Instructions for the task:
Find the string "body" in the data, then copy every line where it is found.

Exercise data:
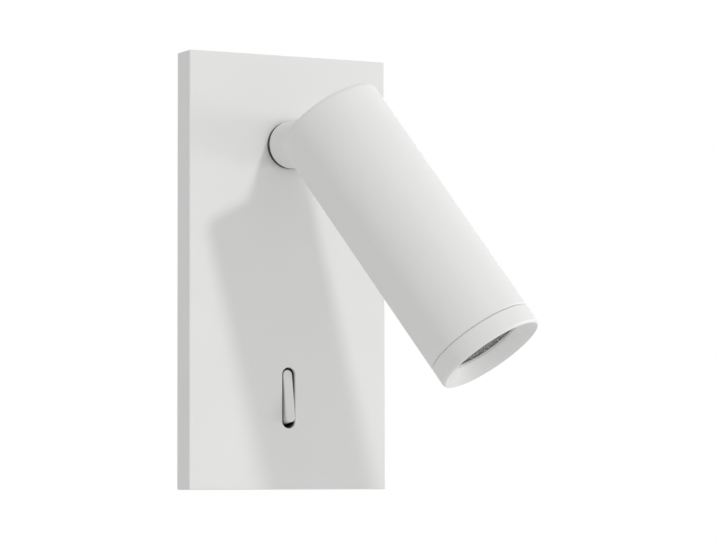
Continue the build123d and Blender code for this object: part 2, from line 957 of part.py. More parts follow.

* * *

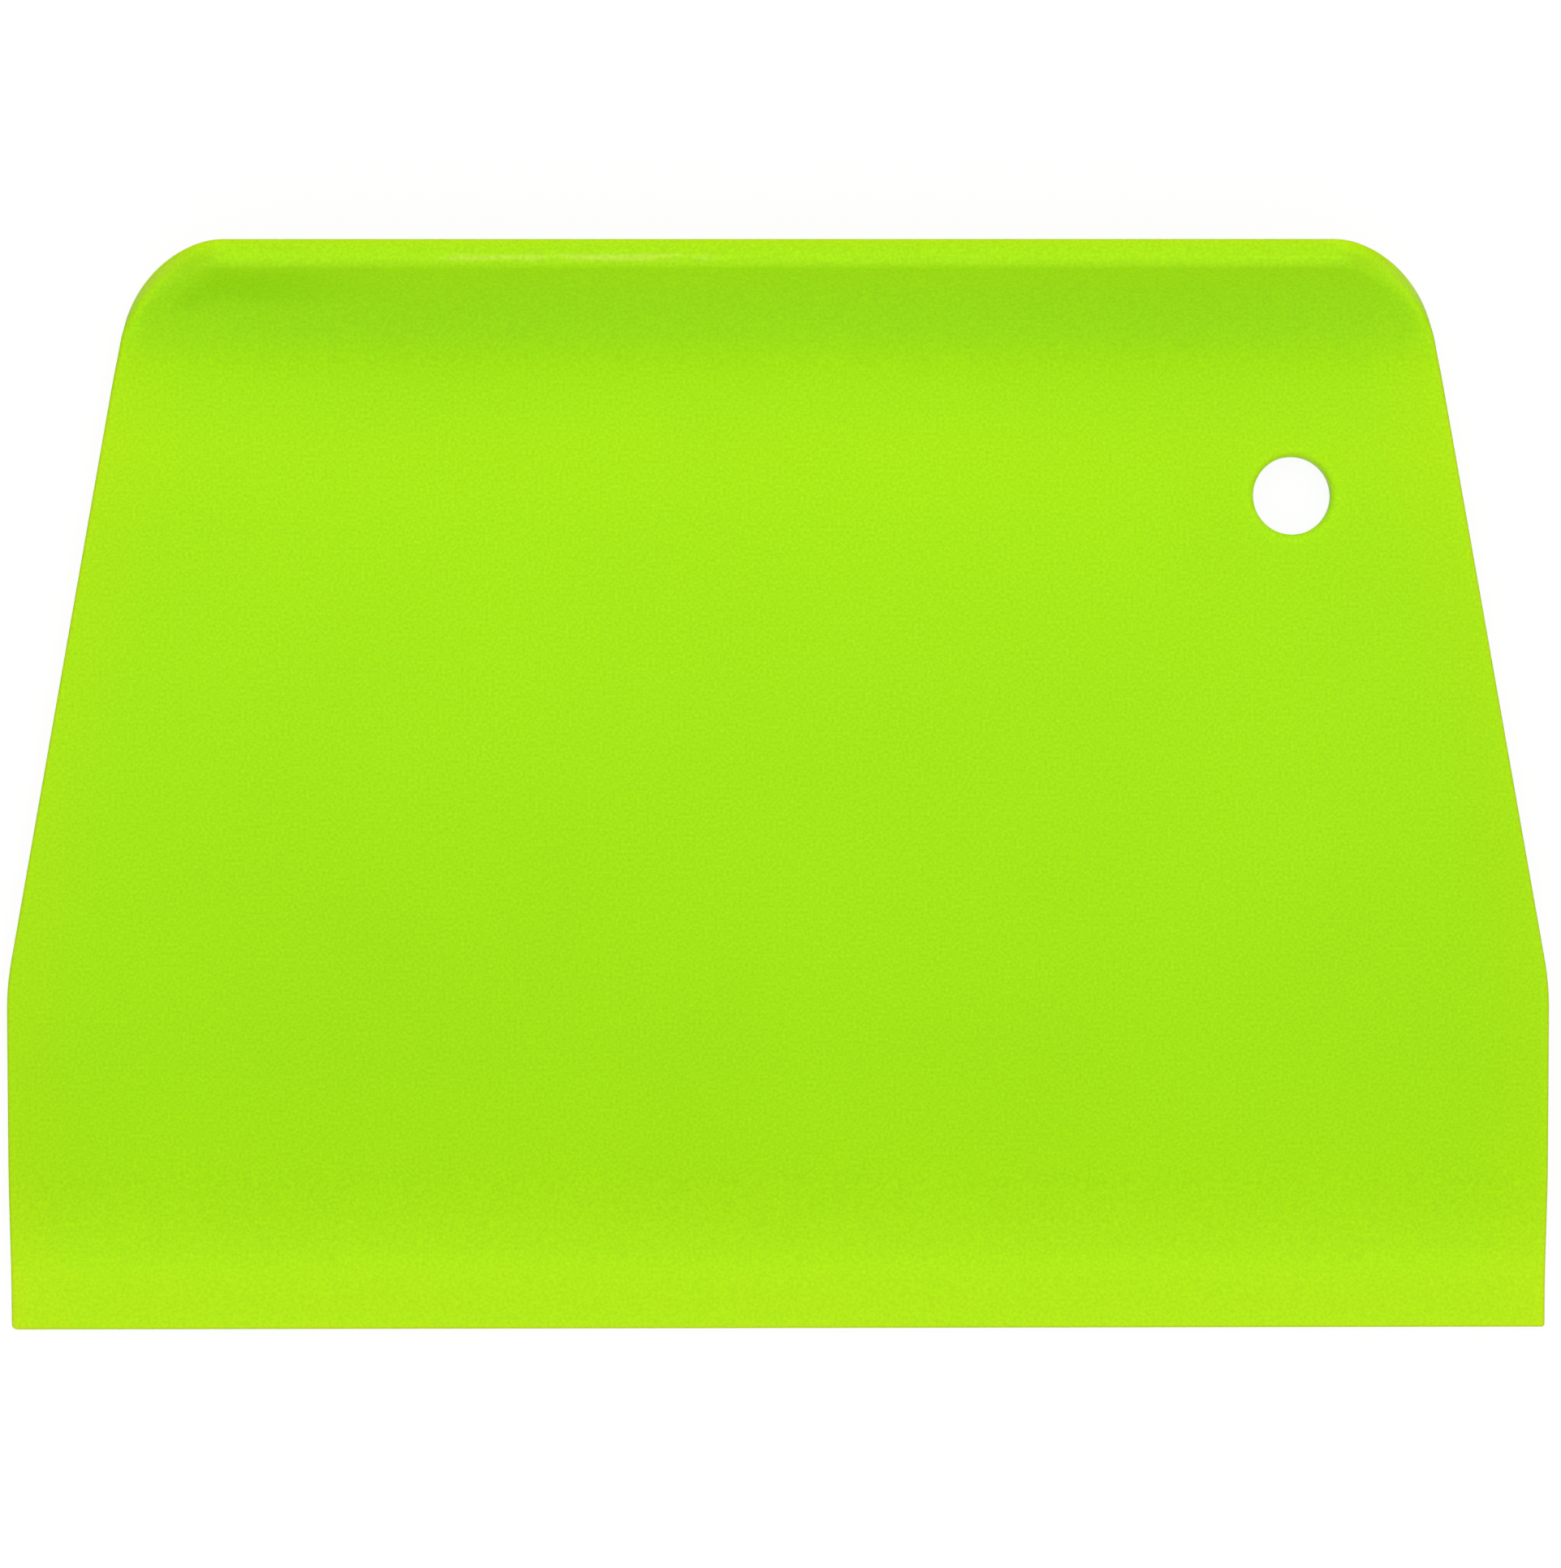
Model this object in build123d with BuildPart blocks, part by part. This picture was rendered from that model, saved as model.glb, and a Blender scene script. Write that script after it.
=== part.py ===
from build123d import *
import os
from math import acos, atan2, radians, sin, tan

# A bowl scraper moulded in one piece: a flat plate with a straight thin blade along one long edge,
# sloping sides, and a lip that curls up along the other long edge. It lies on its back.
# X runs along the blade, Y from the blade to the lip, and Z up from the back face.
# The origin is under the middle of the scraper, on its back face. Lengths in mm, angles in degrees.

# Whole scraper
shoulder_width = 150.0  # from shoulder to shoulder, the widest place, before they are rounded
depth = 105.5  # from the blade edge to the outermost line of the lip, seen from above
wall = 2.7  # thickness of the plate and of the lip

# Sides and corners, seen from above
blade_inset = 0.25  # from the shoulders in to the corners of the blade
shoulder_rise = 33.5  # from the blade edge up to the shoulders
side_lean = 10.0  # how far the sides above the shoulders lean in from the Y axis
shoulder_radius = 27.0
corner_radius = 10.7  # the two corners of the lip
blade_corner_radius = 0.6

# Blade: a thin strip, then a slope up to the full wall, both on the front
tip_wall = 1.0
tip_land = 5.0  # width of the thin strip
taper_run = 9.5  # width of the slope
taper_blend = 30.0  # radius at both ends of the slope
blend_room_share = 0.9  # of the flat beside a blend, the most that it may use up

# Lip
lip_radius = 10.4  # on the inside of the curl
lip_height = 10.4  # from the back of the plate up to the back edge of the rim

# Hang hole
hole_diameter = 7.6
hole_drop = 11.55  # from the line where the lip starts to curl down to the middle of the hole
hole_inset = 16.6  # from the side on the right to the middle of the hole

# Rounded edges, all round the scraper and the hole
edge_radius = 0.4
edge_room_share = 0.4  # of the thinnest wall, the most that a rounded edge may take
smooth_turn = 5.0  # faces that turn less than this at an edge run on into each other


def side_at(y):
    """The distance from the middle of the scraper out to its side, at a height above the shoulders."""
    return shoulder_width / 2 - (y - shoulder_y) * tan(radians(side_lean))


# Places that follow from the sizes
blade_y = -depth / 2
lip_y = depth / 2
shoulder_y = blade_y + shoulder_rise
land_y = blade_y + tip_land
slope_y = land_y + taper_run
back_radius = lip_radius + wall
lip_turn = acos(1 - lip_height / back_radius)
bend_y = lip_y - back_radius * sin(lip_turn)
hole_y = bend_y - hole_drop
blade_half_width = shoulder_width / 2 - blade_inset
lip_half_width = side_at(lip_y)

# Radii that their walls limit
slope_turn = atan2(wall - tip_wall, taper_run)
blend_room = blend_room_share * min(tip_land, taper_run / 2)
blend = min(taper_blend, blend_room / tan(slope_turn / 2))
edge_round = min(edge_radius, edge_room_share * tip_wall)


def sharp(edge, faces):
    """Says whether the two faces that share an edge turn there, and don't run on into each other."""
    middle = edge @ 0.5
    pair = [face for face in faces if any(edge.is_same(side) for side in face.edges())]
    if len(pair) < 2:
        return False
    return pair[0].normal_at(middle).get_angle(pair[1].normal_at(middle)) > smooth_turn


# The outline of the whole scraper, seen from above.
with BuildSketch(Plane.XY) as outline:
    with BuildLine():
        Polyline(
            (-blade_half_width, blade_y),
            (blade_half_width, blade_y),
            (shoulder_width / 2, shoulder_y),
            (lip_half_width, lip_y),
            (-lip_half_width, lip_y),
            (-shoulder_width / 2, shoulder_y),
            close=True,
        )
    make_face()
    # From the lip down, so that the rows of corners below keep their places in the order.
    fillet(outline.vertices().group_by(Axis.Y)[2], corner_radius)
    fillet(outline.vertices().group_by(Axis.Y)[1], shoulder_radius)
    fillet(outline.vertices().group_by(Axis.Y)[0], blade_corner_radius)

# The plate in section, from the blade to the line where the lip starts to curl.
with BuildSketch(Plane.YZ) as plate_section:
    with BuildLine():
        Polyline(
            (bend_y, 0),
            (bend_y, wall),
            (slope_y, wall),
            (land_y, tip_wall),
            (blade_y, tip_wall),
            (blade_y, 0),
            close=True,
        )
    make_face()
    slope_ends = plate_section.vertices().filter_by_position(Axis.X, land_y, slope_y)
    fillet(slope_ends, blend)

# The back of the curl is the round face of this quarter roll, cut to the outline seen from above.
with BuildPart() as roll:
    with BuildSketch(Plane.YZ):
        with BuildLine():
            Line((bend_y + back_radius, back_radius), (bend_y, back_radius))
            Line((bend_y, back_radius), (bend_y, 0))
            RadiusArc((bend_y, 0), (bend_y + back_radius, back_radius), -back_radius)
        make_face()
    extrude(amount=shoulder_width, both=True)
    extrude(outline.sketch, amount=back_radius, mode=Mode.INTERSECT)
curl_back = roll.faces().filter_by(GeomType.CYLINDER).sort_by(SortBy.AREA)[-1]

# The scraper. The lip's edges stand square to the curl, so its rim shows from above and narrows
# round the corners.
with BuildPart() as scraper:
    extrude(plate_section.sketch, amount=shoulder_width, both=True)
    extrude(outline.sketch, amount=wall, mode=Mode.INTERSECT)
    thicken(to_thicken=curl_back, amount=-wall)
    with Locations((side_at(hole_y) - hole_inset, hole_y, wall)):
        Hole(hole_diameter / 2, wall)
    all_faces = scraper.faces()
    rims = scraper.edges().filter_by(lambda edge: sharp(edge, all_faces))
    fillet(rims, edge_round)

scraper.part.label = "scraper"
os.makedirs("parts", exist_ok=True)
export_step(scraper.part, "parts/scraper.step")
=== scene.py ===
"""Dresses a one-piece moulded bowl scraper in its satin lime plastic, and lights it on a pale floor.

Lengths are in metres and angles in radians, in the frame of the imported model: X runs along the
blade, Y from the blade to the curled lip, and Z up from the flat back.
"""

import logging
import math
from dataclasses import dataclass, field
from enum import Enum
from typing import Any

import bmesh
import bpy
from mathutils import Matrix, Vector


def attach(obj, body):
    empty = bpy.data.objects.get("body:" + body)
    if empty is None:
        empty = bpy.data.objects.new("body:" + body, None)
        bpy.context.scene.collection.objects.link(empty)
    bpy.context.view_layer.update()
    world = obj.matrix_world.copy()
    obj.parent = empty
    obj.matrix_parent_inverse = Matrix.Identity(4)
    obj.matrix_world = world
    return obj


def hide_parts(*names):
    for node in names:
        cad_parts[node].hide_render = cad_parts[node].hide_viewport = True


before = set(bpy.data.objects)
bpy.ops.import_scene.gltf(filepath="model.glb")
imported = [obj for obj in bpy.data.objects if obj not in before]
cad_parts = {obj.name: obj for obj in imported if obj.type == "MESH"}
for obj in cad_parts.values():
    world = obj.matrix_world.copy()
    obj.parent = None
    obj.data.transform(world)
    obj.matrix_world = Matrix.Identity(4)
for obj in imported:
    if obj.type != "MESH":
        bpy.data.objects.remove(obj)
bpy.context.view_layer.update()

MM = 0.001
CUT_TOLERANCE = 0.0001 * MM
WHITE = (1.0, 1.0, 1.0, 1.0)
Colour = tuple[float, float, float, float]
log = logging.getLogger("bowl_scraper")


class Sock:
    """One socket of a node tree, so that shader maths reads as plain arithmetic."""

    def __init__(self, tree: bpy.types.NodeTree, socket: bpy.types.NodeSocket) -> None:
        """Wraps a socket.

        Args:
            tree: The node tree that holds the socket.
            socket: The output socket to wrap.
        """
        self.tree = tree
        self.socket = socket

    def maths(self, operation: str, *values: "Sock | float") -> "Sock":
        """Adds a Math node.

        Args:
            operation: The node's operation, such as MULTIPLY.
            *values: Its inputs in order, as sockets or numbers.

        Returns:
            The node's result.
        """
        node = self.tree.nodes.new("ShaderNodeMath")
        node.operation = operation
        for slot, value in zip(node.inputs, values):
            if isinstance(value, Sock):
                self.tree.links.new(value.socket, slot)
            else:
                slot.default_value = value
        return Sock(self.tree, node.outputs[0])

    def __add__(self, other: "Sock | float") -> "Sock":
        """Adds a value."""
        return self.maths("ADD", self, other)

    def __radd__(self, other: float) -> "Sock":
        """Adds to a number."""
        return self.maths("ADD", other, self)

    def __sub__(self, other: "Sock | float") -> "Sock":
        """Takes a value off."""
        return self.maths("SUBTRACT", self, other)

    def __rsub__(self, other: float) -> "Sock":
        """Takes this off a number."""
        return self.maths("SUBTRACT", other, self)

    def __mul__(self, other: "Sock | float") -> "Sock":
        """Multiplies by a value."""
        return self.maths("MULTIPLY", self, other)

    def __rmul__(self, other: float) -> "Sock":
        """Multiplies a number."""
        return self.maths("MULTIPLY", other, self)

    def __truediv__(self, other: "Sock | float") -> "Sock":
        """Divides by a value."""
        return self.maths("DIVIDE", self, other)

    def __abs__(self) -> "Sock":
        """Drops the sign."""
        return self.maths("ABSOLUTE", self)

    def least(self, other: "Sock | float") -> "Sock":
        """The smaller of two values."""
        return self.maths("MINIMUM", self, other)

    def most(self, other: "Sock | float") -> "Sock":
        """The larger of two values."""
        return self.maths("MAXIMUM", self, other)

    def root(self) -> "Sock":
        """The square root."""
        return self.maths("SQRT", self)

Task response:
def attach(obj, body):
    empty = bpy.data.objects.get("body:" + body)
        empty = bpy.data.objects.new("body:" + body, None)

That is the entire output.